Task objective
Below is a listing; restate from it, character for character, the lines beginning at the line holding "What three.js and" and ending at the line holding "covers the throat.", both included.

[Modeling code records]
======

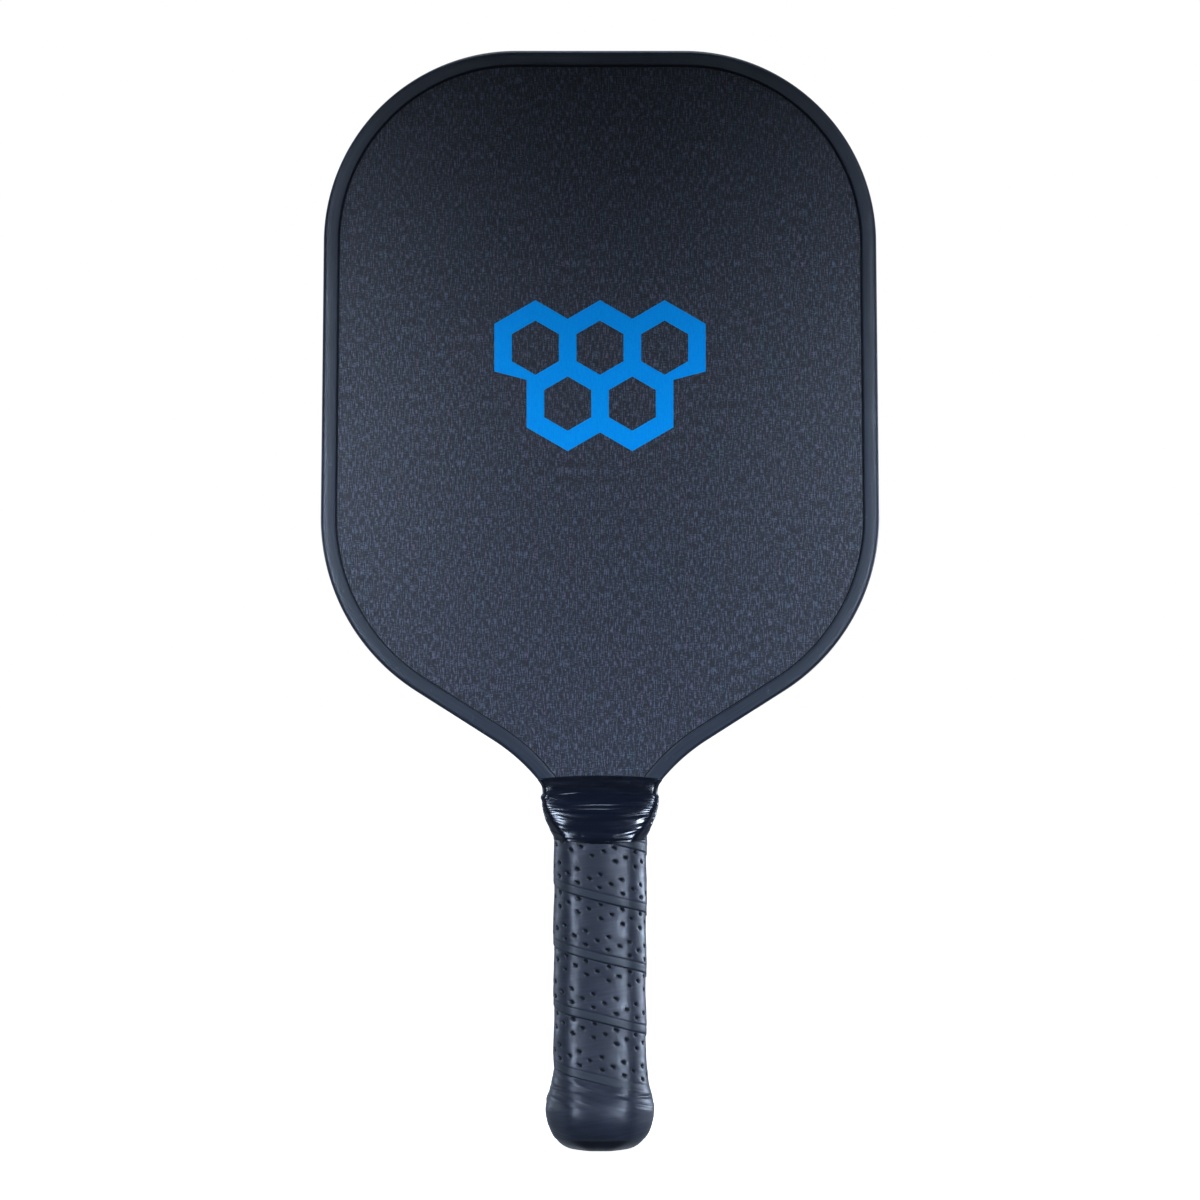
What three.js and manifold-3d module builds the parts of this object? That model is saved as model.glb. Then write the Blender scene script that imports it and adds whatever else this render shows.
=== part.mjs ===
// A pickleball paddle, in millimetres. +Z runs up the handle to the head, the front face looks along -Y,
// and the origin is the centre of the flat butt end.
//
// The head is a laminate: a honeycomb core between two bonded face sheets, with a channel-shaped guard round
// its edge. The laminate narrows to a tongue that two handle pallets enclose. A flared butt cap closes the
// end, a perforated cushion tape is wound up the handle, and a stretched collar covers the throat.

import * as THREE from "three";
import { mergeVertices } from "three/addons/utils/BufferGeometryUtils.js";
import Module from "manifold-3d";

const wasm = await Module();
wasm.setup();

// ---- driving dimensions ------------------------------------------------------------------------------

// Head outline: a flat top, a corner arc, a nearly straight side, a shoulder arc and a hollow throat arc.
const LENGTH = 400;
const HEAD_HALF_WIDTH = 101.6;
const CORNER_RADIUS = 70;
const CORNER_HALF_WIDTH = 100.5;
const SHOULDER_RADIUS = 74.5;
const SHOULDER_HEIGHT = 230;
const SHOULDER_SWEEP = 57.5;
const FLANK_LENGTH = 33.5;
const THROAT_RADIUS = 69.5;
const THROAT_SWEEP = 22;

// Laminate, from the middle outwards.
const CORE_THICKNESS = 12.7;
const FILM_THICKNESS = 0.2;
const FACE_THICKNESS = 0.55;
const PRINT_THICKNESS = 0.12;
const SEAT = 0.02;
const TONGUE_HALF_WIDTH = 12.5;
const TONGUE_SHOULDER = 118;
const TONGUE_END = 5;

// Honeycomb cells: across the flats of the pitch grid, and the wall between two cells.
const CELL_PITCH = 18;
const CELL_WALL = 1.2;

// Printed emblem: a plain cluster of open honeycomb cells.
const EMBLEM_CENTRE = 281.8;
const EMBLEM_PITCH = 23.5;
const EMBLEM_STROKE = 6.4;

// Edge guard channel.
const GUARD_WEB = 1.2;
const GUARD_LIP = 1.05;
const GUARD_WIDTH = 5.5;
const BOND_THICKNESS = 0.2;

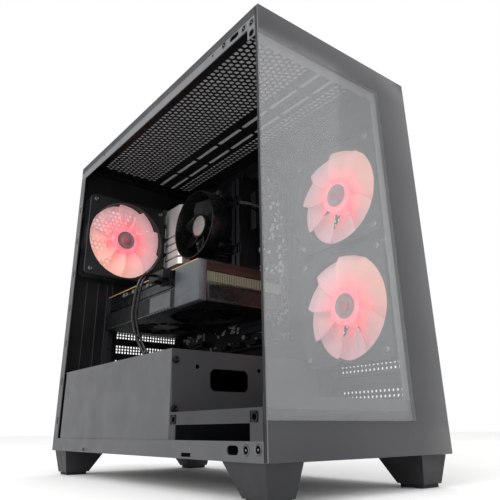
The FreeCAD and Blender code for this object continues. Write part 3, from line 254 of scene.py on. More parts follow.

======

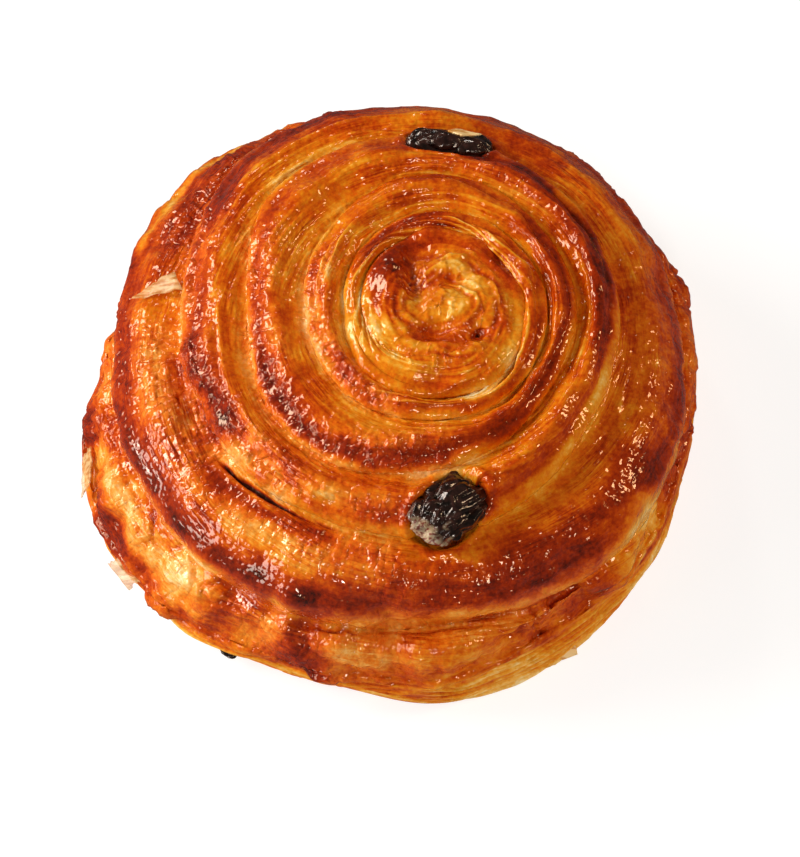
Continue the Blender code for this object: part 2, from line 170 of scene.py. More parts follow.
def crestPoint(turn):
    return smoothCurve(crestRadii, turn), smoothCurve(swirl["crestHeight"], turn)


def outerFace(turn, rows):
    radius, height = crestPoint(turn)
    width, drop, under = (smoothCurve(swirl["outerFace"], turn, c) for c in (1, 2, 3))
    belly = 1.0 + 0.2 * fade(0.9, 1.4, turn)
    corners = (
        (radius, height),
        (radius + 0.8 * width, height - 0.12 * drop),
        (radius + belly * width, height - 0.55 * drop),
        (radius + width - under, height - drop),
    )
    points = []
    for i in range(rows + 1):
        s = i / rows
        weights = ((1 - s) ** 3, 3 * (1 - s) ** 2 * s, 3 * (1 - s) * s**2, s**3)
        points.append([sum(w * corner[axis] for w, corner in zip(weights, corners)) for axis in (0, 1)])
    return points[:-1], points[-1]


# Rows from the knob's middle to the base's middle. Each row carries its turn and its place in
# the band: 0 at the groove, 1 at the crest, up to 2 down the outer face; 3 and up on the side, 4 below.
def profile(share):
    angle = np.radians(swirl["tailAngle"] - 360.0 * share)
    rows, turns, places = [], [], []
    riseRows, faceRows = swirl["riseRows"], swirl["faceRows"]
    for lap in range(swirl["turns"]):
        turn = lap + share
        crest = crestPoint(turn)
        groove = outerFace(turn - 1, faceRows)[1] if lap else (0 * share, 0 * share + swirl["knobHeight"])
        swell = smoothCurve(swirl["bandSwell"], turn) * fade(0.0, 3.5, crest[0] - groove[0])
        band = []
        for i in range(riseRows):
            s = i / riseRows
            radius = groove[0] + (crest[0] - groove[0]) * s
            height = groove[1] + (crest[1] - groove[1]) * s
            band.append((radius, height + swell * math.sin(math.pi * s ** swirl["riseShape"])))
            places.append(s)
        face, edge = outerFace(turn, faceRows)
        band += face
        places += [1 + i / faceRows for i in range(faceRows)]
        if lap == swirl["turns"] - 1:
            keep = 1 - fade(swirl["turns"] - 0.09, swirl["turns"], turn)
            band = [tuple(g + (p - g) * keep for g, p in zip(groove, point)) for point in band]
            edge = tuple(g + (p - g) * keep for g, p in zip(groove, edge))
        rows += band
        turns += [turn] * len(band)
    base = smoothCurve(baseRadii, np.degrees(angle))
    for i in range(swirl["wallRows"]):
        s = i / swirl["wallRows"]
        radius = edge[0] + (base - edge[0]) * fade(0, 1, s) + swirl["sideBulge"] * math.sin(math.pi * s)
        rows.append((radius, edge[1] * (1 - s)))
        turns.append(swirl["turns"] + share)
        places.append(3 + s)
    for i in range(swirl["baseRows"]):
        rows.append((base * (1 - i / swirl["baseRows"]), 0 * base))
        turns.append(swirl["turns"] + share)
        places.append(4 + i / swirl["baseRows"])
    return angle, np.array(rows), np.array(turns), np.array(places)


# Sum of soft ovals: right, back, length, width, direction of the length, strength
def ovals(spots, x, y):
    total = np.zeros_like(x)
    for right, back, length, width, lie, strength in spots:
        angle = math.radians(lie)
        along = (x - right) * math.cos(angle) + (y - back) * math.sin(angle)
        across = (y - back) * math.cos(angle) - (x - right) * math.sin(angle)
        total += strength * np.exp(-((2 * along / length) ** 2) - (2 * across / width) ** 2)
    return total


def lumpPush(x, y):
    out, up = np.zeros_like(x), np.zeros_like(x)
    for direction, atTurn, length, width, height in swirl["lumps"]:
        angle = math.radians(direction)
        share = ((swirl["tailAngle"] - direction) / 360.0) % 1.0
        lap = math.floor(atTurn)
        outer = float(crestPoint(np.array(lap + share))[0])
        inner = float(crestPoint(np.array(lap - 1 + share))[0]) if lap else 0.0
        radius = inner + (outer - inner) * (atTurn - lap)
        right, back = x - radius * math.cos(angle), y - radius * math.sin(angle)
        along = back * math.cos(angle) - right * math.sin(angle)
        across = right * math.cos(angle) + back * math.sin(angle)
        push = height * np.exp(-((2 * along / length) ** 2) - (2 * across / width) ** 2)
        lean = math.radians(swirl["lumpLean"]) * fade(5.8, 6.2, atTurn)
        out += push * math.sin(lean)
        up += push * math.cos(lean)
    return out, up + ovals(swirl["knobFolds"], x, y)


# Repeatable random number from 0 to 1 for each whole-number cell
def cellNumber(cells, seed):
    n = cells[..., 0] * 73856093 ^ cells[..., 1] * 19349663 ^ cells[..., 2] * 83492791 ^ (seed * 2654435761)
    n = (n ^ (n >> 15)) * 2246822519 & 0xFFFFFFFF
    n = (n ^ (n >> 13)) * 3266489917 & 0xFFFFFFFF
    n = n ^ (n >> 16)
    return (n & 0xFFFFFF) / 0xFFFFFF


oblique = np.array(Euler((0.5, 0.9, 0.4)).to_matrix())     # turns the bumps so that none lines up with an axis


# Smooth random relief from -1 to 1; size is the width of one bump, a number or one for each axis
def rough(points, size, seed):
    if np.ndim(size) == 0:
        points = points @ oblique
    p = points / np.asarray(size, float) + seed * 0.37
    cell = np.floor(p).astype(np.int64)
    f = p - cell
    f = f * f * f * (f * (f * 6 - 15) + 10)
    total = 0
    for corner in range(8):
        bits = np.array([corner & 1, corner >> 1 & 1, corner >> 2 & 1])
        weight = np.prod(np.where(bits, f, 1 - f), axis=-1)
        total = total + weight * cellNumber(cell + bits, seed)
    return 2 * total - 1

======

Answer for this exercise
What three.js and manifold-3d module builds the parts of this object? That model is saved as model.glb. Then write the Blender scene script that imports it and adds whatever else this render shows.
=== part.mjs ===
// A pickleball paddle, in millimetres. +Z runs up the handle to the head, the front face looks along -Y,
// and the origin is the centre of the flat butt end.
//
// The head is a laminate: a honeycomb core between two bonded face sheets, with a channel-shaped guard round
// its edge. The laminate narrows to a tongue that two handle pallets enclose. A flared butt cap closes the
// end, a perforated cushion tape is wound up the handle, and a stretched collar covers the throat.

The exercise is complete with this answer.